- WORK REQUIRED
Please quote exactly the lines below from the line containing "More parts follow." to the line containing "return piece", both lines included, and nothing else.

Records contained in a dataset:

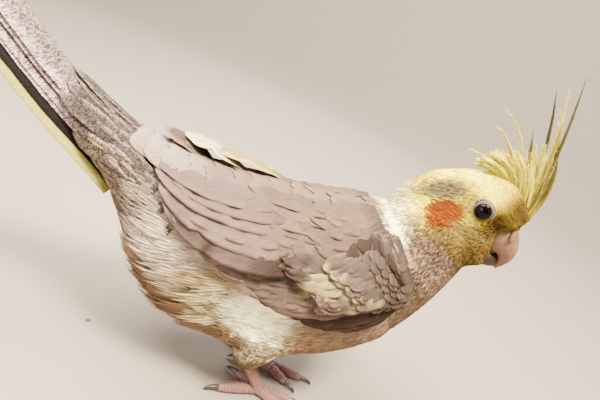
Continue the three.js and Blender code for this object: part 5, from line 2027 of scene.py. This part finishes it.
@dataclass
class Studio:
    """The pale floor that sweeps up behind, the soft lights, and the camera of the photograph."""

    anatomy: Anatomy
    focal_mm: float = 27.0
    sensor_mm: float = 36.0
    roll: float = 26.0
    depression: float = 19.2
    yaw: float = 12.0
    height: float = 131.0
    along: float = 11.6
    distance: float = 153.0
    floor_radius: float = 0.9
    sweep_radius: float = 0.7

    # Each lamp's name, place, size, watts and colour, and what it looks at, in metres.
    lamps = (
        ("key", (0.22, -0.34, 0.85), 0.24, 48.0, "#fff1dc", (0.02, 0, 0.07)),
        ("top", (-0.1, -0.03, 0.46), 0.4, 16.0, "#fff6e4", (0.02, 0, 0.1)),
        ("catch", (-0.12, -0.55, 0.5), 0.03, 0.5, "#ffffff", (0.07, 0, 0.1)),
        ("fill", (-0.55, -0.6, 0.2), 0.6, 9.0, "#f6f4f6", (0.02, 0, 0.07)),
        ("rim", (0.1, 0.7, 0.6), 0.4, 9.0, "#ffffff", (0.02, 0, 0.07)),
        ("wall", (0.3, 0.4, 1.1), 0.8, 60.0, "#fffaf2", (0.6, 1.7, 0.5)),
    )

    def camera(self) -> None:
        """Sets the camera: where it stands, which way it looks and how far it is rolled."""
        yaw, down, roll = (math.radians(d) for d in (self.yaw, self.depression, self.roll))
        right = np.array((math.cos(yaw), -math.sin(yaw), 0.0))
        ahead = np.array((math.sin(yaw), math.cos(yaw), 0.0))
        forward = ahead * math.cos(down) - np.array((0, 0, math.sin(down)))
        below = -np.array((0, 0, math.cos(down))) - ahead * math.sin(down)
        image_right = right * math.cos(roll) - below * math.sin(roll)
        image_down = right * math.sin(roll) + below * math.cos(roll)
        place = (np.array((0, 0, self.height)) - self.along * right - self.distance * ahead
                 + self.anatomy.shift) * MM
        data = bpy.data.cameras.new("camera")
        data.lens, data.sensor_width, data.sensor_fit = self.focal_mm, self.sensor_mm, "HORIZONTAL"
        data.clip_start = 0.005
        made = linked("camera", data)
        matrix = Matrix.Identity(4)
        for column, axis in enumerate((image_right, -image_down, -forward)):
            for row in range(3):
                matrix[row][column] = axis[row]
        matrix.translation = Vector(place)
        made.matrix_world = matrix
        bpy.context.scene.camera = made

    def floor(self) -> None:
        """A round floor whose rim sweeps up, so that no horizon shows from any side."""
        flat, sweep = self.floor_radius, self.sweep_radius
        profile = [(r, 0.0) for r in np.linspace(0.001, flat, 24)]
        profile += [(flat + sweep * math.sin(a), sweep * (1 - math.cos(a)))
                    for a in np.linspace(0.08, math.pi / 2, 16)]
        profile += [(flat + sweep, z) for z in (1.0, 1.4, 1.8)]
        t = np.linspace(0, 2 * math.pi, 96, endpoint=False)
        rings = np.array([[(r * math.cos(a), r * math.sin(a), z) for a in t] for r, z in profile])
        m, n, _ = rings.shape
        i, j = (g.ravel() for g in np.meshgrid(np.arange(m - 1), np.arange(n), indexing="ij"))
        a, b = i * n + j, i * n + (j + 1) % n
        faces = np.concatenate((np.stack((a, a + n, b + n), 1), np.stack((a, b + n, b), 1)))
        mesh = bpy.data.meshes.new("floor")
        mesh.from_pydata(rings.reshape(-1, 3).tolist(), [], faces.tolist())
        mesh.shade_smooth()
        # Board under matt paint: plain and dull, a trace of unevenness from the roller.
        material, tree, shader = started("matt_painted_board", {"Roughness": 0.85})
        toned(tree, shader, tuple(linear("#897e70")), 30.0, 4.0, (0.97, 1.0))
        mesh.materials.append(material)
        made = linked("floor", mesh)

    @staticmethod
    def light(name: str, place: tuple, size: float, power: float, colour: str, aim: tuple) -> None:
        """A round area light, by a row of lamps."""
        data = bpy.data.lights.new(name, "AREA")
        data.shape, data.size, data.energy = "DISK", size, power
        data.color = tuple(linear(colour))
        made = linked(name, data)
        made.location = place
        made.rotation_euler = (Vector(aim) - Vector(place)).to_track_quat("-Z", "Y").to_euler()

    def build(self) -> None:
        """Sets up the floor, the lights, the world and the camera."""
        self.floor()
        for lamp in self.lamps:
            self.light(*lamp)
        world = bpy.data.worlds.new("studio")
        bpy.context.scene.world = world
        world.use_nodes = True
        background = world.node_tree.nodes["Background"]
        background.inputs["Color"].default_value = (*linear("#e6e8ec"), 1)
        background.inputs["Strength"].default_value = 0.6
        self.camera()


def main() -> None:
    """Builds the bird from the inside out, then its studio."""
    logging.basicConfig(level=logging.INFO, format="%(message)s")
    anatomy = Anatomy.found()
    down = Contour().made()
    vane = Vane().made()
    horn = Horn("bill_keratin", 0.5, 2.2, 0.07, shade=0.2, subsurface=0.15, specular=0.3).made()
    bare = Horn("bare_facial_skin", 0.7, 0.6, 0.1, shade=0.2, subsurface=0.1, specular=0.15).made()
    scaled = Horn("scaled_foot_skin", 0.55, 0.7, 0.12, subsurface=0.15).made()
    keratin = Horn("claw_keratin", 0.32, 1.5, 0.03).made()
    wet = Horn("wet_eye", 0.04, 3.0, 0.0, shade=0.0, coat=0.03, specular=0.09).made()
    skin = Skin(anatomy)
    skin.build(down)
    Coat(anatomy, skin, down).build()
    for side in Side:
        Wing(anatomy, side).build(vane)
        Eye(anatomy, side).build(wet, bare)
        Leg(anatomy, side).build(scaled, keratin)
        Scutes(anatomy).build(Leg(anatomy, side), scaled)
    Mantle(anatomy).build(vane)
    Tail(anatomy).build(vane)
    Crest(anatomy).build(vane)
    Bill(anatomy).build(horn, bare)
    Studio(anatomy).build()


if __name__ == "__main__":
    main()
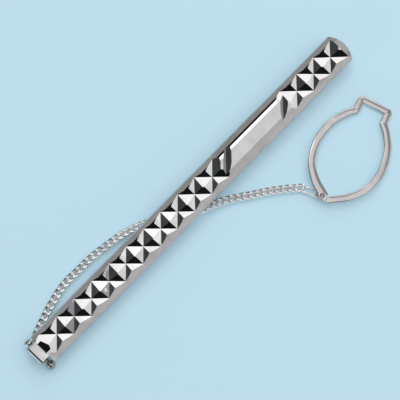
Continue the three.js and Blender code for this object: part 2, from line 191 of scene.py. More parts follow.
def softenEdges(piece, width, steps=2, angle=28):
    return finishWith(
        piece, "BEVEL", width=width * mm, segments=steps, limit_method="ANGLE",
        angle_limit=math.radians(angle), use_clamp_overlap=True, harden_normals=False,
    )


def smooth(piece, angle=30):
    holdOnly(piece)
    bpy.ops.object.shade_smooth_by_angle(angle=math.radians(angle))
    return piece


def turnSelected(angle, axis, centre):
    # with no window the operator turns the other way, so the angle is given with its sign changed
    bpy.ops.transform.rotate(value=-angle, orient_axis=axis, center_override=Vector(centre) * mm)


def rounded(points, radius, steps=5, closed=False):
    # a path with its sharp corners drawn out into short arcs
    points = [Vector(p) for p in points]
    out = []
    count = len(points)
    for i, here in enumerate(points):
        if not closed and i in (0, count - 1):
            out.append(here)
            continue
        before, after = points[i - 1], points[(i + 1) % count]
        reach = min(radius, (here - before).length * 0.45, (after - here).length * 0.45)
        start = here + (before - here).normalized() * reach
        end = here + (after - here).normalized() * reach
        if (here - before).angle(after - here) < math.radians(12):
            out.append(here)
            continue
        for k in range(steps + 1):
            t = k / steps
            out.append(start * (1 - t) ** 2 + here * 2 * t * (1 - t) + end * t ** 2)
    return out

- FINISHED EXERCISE
Continue the three.js and Blender code for this object: part 2, from line 191 of scene.py. More parts follow.
def softenEdges(piece, width, steps=2, angle=28):
    return finishWith(
        piece, "BEVEL", width=width * mm, segments=steps, limit_method="ANGLE",
        angle_limit=math.radians(angle), use_clamp_overlap=True, harden_normals=False,
    )


def smooth(piece, angle=30):
    holdOnly(piece)
    bpy.ops.object.shade_smooth_by_angle(angle=math.radians(angle))
    return piece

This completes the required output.